Epicenter: Military tribunal at the Cherche-Midi prison; the intellectual salons of Montparnasse
End result: Dreyfus was exonerated. The Third Republic survived—but barely.
Picasso’s Stealing of African Art (Early 20th c.) — Inspiration or Appropriation?
Picasso’s so-called “African Period” revolutionized modern art—but was built on colonial theft. He discovered tribal masks and statues, largely looted from French colonies, at the Musée d’Ethnographie du Trocadéro. While the works inspired Cubism, the original creators were never acknowledged. Today, France faces increasing calls to return those artefacts.
See the shadows: Musée du Quai Branly (and the walls of modern art history)
Controversy continues: The debate over restitution is louder than ever.
The Panthéon Snubs (Ongoing) — Who Gets Buried in Glory?
The Panthéon, that hallowed temple to the French Republic, has long been a battlefield of symbolic inclusion. Why were there so few women interred? Why did it take until 2021 to honor Josephine Baker—a Black American-born entertainer, resistance fighter, and humanitarian? Each new induction is part celebration, part political drama.
Location: Panthéon, Latin Quarter
Current count: Still overwhelmingly male. Scandalously so.

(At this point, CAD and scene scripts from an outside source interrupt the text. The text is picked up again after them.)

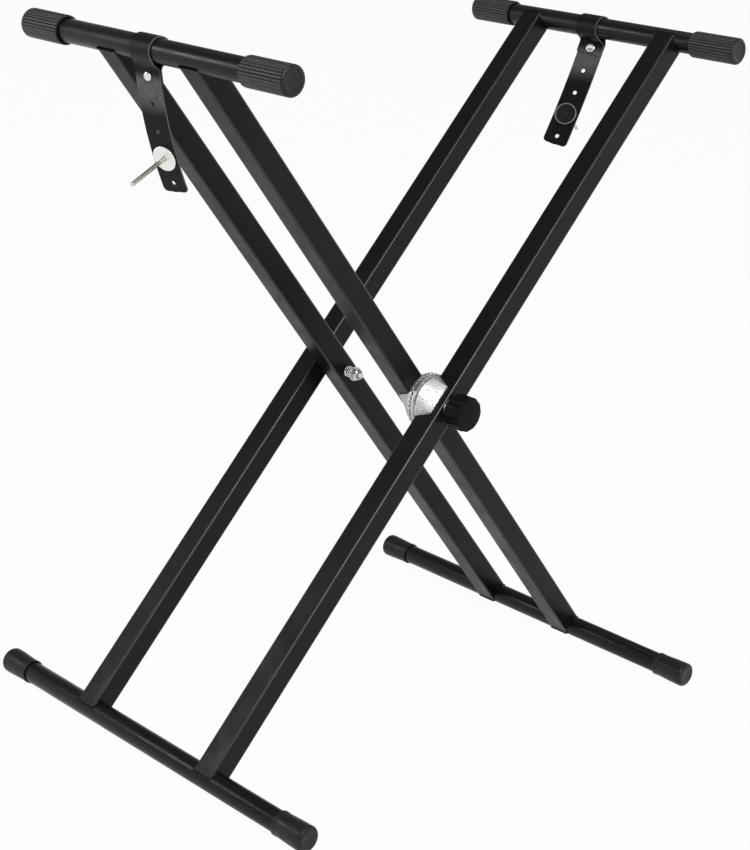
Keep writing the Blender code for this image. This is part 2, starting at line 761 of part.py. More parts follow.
def frame(prefix, leg_y, tilt, foot_x, top_x, finishes, parent):
    """Two legs welded to a foot bar and a top bar, with the four end caps."""
    paint = finishes["paint"]
    top_z = TOP_Z - PIVOT_Z
    foot_z = FOOT_BAR_Z - PIVOT_Z
    bar(prefix + "_top_bar", TOP_SPAN, TOP_CAP_END, paint, parent, (top_x, 0, top_z))
    bar(prefix + "_foot_bar", FOOT_SPAN, FOOT_CAP_END, paint, parent, (foot_x, 0, foot_z))
    for where, sign, turn in (("front", -1, FORWARD), ("rear", 1, REARWARD)):
        leg(f"{prefix}_{where}_leg", sign * leg_y, tilt, paint, parent)
        top_y = sign * (TOP_SPAN / 2 - TOP_CAP_LENGTH)
        foot_y = sign * (FOOT_SPAN / 2 - FOOT_CAP_LENGTH)
        top_cap(f"{prefix}_{where}_top_cap", finishes["cap"], parent, (top_x, top_y, top_z), turn)
        foot_cap(f"{prefix}_{where}_foot_cap", finishes["foot"], parent,
                 (foot_x, foot_y, foot_z), turn)


def front_pivot(finishes, root, carriage, knob_axis):
    """The gear bolt, drawn forward by the knob through the outer front leg."""
    seat = -INNER_BACK + FIT
    knob_back = -OUTER_FACE - 2 * FIT - WASHER_THICKNESS
    bolt_length = seat - knob_back + KNOB_NECK + KNOB_LENGTH - KNOB_BLIND - BOLT_TIP
    domed_bolt("gear_bolt", bolt_length, finishes["steel"], carriage, (0, seat, 0), FORWARD)
    washer("knob_washer", KNOB_WASHER_R, BOLT_HOLE_R, WASHER_THICKNESS, finishes["steel"], root,
           (0, -OUTER_FACE - FIT, 0), FORWARD)
    knob_body("lock_knob", finishes["knob"], knob_axis, (0, knob_back, 0), FORWARD)
    sleeve("knob_insert", INSERT_R, INSERT_LENGTH, finishes["brass"], knob_axis,
           (0, knob_back, 0), FORWARD)


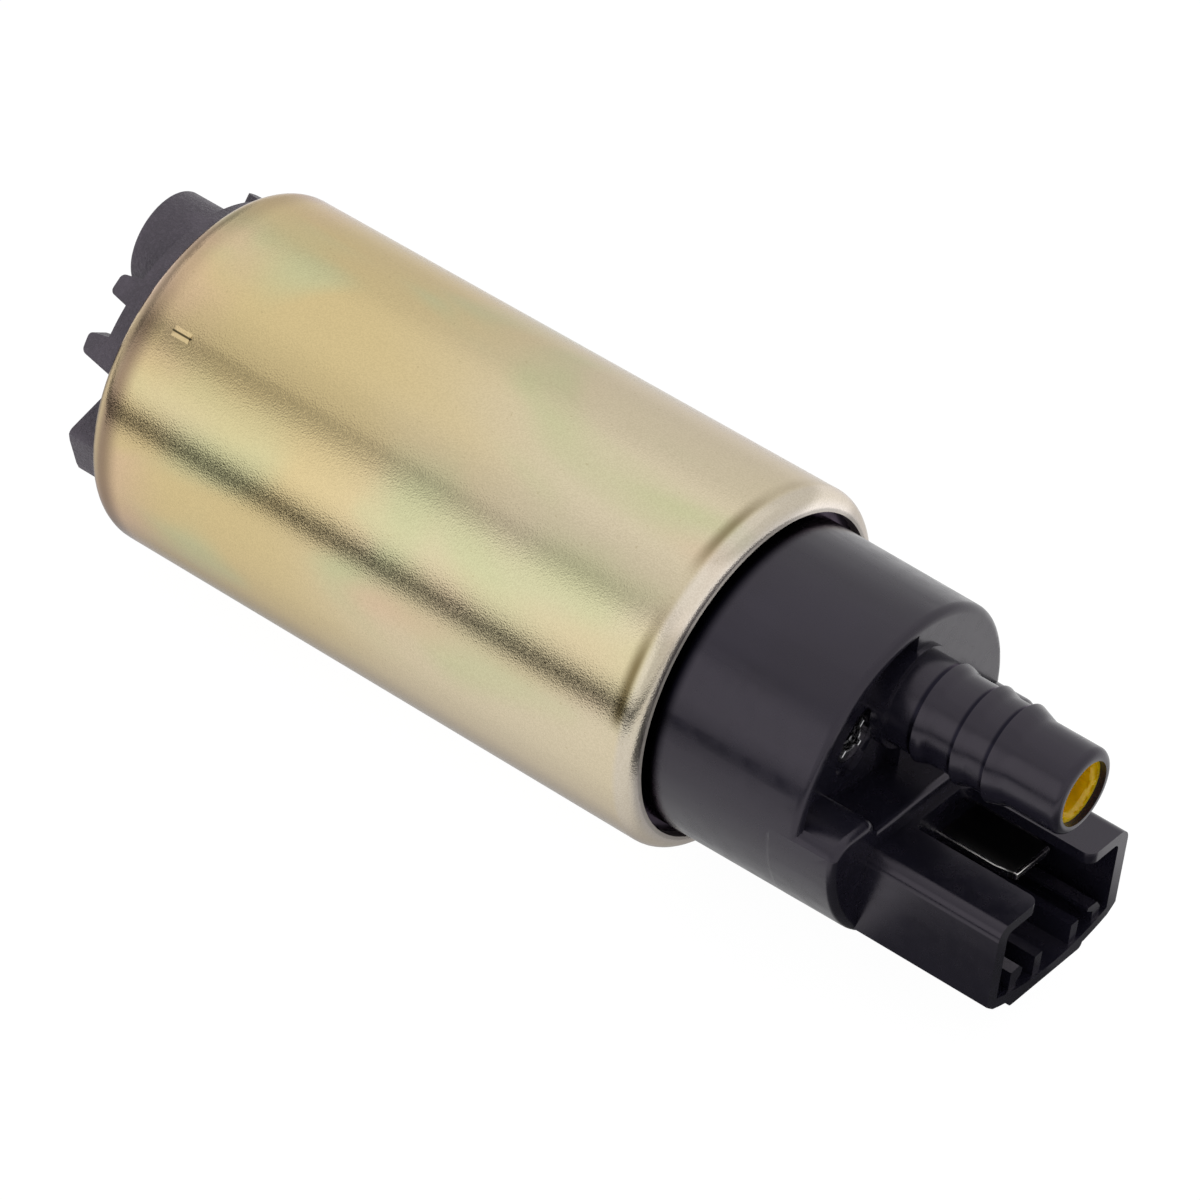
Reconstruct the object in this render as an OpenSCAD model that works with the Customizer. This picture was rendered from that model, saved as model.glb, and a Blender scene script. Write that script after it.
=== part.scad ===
// In-tank electric fuel pump: a turbine pump and its brush motor, held together by one rolled steel can.
// The pump lies on its can: the axis runs along X towards the outlet, and the nipple is on top.
// The origin is on the axis at the middle of the can. Left and right are as seen along the flow.
// The modules draw the pump standing, with heights counted from the can's inlet end, the right side
// towards X and the nipple towards minus Y; place() lays it down.

/* [Can] */
// Outer radius of the steel can
can_r = 19; // [18.6:0.1:20]
// Wall thickness of the can
can_wall = 1.2; // [1:0.05:1.4]
// Outer radius of the rolled edge at both ends
roll_r = 2; // [1.6:0.1:2.4]
// Width of each rolled lip, from the can's side to its opening
lip_w = 1.93; // [1.7:0.01:2.2]
// Gap between the outlet lip and the cap inside it
lip_gap = 0.87; // [0.5:0.01:1]
// Gap between the inlet lip and the cover inside it
face_gap = 0.77; // [0.5:0.01:1]
// Length of the stake mark pressed into the can
stake_l = 3.2; // [2:0.1:5]
// Width of the stake mark
stake_w = 1.1; // [0.8:0.1:1.6]
// Depth of the stake mark
stake_depth = 0.25; // [0.2:0.05:0.6]
// Direction of the stake mark around the axis, in degrees
stake_angle = -46; // [-60:1:-30]
// Height of the stake mark's lower end above the inlet end
stake_z = 4.7; // [3:0.1:8]

/* [Inlet cover] */
// Thickness of the cover inside the can
cover_h = 5.3; // [4.8:0.1:7]
// How far the cover's round face stands out of the can
cover_face_h = 0.7; // [0.5:0.05:0.8]
// Outer radius of the inlet spigot
spigot_r = 5.45; // [5.2:0.05:5.7]
// Radius of the bore in the inlet spigot
spigot_bore_r = 4.4; // [3.8:0.1:4.6]
// Distance from the edge of the cover's face to the middle of the spigot
spigot_inset = 5.35; // [5.2:0.05:5.6]
// Length of the spigot beyond the cover's face
spigot_l = 6.45; // [5:0.05:8]
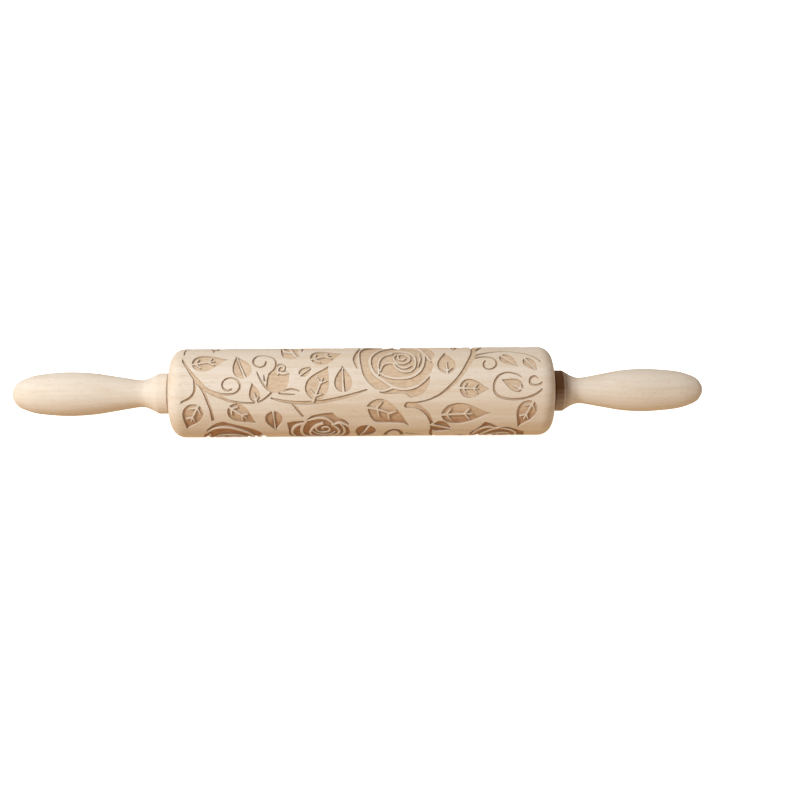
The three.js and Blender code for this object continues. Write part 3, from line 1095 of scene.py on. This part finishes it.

The Élysée Love Affairs — Presidential Drama on Speed Dial
French presidents have often treated the Élysée like a velvet bachelor pad. From François Mitterrand’s secret second family (revealed only at his funeral), to Nicolas Sarkozy’s whirlwind divorce and remarriage to Carla Bruni, to François Hollande’s helmeted scooter escapes to see actress Julie Gayet, presidential affairs are practically a national sport.
Public response: Equal parts indifference, fascination, and existential shrugs.
Unspoken rule: As long as he does his job, let the man love.
The Moulin Rouge Riots (1890s) — Too Much Leg, Too Little Decency
When the can-can took Paris by storm, it wasn’t just dance—it was scandal. The Moulin Rouge was accused of corrupting morality with its high kicks, exposed petticoats, and champagne-soaked libertinage. The Church was outraged. The press was scandalized. The crowds? Ecstatic.
Where it happened: Boulevard de Clichy
Cultural impact: The scandal made it immortal.
Serge Gainsbourg & Brigitte Bardot’s “Je t’aime… moi non plus” (1967) — Too Sexy for the Airwaves
Originally recorded with Bardot (and then re-recorded with Jane Birkin), this breathy erotic anthem was banned on multiple French radio stations, condemned by the Vatican, and adored by everyone else. Its release caused a stir, and the original Bardot version wasn’t even allowed out of the studio for decades.
Legacy: Still played at every party where someone wants to feel scandalous.
Listen again: With headphones. In bed. Preferably not alone.
The Eiffel Tower (1887) — Paris Hated Her First
Now the beloved symbol of Paris, the Eiffel Tower was once considered monstrous. Writers and artists—including Maupassant—publicly condemned it as a “tragic streetlamp” and “iron asylum.” The Commission des Monuments Historiques tried to have it dismantled. Gustave Eiffel had to defend it like a parent at a PTA meeting.
Moral: Paris eventually falls in love with all her scandals.
Because Paris without scandal is just stone.
It’s the whispered secrets behind the curtains that make this city burn so brightly. And as any Parisienne will tell you: the best stories are the ones you shouldn’t tell—but do anyway.